If extended to an altitude of 14,500 km, the Ceres elevator top would be moving fast enough for Trans Mars insertion. This would require a taper ratio of around 5 for a Kevlar tether.
The tether pictured at the top of this post is ~14,000 km long with a taper ratio of 11 for Kevlar. While much smaller than a full blown Mars elevator, this elevator would still be a massive undertaking. But the whole thing doesn't need to be built overnight. Early stages of the elevator would still be useful.

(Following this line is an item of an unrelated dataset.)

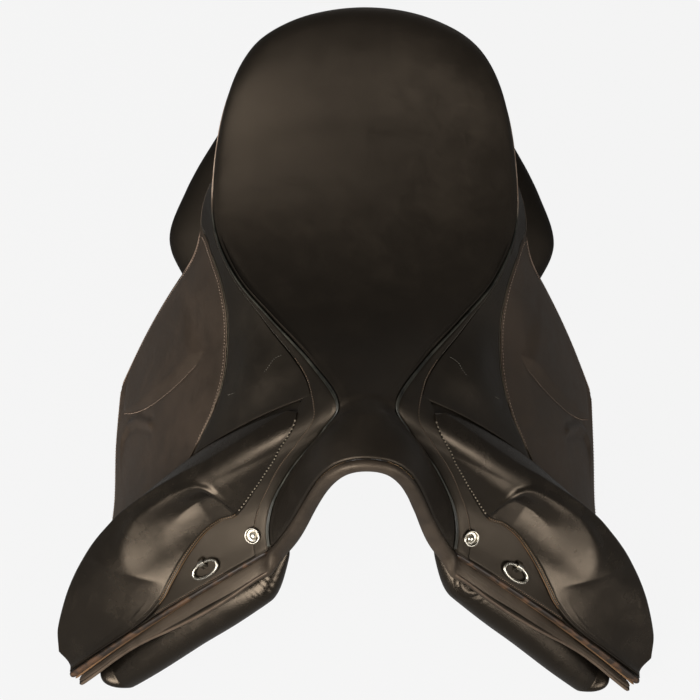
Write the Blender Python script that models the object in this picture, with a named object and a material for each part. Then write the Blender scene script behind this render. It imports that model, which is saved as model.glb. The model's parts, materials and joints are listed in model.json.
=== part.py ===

At apoapsis of the large ellipse, payload velocity matches the Deimos tether foot. At periapsis, the velocity matches the speed of the Phobos tether top. Thus payloads can be exchanged between these Martian moons using practically zero reaction mass.
After descending the Phobos tether, the payload can be dropped to a Mars atmosphere grazing orbit.
These tethers are a lot shorter than 14,000 km tether we were talking about and taper ratio is close to 1.
No Moons to Dodge
A full blown Mars elevator capable of throwing payloads to the Main Belt or even earthward would have to dodge Deimos as well as Phobos.
A Phobos elevator for flinging payloads to Ceres ends well below Deimos' orbit. And of course a Phobos anchored tether doesn't need to dodge Phobos.
Tsiolkovsky's rocket equation and big delta V budgets are touted as show stoppers for routine travel to Mars' surface or the Main Belt.
With judicious use of tethers and orbital momentum, rhinoceros sized delta V budgets are shrunk to hamster sized delta V budgets. No bucky tubes needed, ordinary materials like Kevlar can do the job.